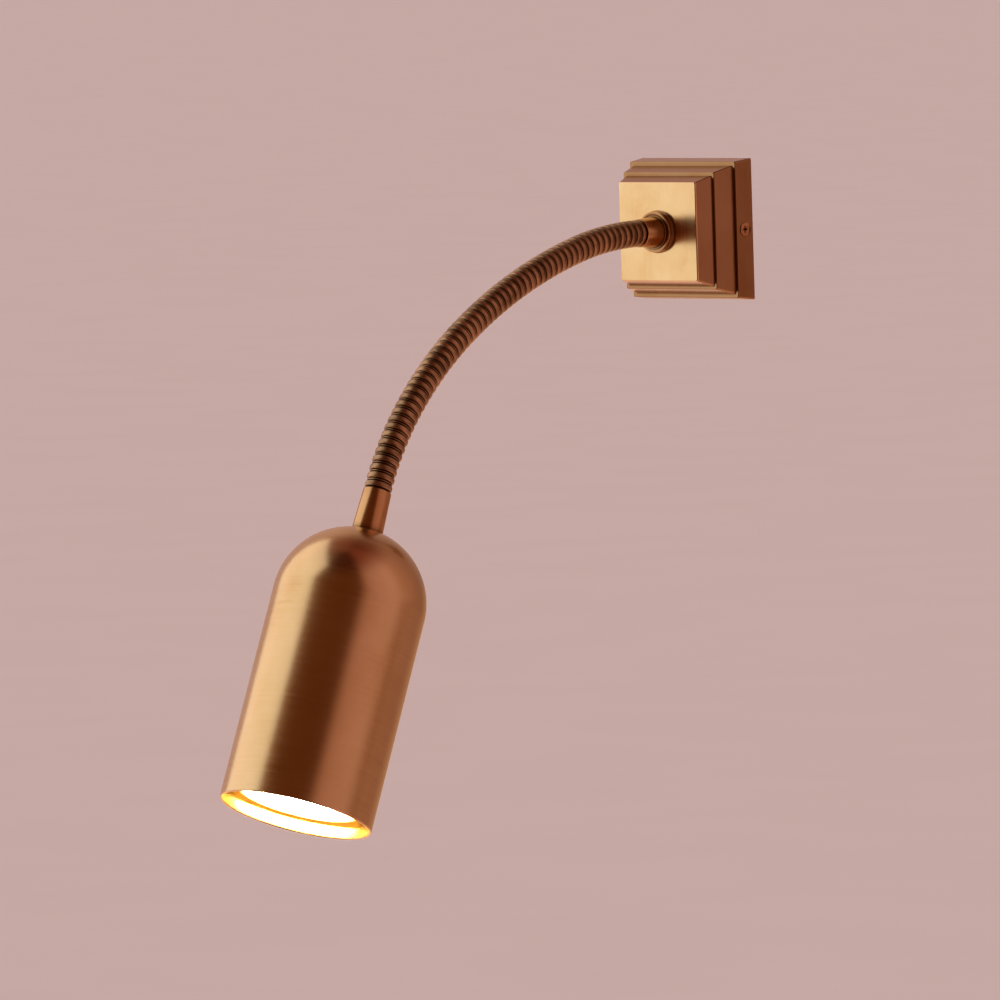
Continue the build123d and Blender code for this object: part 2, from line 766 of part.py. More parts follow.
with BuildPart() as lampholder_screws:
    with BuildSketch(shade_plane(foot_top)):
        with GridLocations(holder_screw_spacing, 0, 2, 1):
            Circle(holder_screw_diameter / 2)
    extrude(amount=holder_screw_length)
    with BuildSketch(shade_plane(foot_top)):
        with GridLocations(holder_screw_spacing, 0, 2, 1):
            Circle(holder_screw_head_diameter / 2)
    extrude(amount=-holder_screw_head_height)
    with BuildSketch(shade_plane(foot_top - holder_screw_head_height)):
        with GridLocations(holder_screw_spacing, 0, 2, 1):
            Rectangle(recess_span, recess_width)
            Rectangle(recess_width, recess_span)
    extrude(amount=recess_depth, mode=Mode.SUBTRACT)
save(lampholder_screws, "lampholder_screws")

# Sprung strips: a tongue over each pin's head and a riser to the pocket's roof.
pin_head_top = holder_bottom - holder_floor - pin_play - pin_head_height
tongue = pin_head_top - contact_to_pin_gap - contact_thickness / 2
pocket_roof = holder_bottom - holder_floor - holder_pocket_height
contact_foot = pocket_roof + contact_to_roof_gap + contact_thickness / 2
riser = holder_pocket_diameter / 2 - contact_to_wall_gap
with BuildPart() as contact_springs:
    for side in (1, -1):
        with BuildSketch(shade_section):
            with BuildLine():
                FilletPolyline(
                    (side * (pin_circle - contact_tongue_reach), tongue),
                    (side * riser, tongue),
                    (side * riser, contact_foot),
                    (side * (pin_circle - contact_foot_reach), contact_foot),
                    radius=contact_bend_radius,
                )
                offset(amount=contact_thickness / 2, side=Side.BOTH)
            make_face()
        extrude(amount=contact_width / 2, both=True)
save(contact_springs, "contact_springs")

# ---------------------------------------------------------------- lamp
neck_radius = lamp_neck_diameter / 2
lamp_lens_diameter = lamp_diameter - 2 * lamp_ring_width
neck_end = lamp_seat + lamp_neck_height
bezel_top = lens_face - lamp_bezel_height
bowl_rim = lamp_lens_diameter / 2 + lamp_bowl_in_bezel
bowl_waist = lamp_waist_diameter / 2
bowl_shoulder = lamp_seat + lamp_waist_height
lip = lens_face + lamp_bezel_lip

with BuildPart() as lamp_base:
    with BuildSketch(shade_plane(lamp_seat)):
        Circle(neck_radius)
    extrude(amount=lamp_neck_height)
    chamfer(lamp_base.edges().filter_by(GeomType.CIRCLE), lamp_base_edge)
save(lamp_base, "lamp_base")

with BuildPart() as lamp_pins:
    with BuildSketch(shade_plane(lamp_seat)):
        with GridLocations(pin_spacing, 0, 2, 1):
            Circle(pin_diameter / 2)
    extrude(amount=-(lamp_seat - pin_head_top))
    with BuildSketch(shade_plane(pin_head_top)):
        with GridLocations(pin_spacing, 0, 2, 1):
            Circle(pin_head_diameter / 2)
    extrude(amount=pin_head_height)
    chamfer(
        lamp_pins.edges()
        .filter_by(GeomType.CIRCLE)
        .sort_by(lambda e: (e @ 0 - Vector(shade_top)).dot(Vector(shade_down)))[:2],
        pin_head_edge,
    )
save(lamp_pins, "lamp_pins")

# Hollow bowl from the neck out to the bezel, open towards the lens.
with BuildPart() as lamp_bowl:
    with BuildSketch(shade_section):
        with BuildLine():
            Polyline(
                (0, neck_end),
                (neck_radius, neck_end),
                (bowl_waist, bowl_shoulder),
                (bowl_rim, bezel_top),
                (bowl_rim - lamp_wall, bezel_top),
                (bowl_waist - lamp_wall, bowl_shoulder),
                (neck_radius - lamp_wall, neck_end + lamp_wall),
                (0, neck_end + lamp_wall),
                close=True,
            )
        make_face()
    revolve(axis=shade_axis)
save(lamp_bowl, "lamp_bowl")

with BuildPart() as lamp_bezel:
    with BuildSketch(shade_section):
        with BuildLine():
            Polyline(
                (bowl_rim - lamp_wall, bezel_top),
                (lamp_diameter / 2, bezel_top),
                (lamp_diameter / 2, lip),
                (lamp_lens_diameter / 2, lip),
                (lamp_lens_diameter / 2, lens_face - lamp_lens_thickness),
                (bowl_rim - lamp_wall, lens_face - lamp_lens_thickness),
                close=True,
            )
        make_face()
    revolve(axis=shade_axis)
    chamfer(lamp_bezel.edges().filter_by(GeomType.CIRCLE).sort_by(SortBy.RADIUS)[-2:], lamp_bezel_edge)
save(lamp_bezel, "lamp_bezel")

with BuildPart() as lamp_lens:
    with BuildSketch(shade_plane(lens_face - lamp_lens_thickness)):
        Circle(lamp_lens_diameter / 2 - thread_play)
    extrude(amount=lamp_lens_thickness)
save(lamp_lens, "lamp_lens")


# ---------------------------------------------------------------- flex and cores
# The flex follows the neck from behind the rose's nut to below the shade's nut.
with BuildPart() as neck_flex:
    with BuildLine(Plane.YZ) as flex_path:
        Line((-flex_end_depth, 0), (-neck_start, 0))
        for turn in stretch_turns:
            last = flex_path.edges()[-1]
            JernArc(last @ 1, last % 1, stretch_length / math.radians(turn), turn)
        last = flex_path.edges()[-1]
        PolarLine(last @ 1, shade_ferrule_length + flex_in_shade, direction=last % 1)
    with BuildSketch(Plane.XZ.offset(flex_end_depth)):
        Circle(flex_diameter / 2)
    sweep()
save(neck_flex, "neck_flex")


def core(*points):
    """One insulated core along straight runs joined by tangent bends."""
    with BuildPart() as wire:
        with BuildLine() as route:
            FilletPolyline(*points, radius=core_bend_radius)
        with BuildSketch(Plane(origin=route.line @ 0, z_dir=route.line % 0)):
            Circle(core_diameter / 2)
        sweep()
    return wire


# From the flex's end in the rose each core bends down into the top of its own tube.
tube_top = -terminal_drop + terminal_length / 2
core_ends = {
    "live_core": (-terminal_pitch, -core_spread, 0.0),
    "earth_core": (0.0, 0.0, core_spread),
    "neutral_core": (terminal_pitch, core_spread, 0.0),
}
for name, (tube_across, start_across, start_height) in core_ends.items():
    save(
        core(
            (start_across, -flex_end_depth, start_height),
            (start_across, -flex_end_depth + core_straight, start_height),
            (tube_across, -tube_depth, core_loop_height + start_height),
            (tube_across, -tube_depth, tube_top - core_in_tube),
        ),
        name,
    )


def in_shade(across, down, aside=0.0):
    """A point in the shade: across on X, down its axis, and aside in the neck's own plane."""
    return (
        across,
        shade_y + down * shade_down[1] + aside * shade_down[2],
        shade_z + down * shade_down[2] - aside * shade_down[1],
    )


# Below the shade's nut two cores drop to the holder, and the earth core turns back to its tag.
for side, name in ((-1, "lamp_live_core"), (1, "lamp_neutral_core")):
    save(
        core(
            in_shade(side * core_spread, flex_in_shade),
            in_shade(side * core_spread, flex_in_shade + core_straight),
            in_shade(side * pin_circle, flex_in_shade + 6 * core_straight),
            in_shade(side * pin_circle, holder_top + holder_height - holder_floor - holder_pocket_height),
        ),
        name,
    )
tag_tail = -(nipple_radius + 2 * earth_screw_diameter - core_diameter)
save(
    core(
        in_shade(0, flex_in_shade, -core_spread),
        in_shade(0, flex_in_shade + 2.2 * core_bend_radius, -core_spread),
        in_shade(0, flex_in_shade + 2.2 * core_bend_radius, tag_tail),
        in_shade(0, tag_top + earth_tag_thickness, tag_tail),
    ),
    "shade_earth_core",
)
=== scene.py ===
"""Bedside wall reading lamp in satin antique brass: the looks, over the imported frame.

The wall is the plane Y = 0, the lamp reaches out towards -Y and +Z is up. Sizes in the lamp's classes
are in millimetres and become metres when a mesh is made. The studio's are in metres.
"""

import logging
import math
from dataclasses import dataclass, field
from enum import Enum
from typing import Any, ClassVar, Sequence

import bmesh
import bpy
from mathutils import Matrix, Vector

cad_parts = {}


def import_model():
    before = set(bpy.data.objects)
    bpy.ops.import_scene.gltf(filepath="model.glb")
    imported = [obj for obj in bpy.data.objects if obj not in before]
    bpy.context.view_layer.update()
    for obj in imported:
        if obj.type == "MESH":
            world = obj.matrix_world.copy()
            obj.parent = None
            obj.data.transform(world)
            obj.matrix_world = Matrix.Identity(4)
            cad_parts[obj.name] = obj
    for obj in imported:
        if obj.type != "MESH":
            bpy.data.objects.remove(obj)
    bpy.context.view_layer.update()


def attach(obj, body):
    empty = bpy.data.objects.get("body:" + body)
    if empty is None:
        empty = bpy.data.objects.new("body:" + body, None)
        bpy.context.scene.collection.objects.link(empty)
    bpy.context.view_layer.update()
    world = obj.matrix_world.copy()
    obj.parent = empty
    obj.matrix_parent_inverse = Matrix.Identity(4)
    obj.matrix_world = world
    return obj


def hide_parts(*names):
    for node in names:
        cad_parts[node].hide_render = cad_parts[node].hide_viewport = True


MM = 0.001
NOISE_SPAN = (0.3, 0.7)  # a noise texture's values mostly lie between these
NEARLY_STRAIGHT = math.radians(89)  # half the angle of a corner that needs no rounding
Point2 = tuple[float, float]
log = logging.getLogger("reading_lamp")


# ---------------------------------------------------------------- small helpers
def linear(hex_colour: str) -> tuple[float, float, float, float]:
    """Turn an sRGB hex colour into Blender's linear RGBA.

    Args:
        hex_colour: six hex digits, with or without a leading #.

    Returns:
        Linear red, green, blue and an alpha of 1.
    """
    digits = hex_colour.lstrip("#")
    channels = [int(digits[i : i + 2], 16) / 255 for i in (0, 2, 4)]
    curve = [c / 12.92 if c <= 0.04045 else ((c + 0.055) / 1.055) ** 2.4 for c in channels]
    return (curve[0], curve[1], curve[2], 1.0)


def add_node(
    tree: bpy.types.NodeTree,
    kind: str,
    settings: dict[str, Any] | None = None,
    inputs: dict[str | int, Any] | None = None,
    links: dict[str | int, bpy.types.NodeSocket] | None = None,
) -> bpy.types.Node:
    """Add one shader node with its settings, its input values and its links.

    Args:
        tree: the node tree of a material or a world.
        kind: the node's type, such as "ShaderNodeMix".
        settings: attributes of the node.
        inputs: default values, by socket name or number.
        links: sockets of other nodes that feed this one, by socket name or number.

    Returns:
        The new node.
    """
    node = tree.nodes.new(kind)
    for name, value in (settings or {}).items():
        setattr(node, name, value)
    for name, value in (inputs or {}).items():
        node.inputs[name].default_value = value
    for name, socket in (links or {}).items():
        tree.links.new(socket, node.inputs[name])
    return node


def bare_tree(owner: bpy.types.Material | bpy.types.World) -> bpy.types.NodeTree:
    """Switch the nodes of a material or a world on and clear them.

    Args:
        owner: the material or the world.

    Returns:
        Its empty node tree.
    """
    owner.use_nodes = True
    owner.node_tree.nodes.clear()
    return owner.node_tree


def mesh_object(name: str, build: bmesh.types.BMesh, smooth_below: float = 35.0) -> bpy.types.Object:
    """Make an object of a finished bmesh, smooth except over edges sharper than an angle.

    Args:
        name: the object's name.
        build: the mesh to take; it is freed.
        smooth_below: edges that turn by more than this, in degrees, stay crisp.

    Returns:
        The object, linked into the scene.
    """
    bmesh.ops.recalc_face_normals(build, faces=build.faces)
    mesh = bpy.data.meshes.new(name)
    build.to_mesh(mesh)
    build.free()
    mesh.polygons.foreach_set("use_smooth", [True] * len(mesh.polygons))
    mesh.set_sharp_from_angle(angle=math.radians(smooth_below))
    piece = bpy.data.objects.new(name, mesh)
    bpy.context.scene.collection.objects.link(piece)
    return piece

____

__Task description__: Lines of the listing that contain the word "names" are to be counted; report only their number.

__Solved exercise__: 2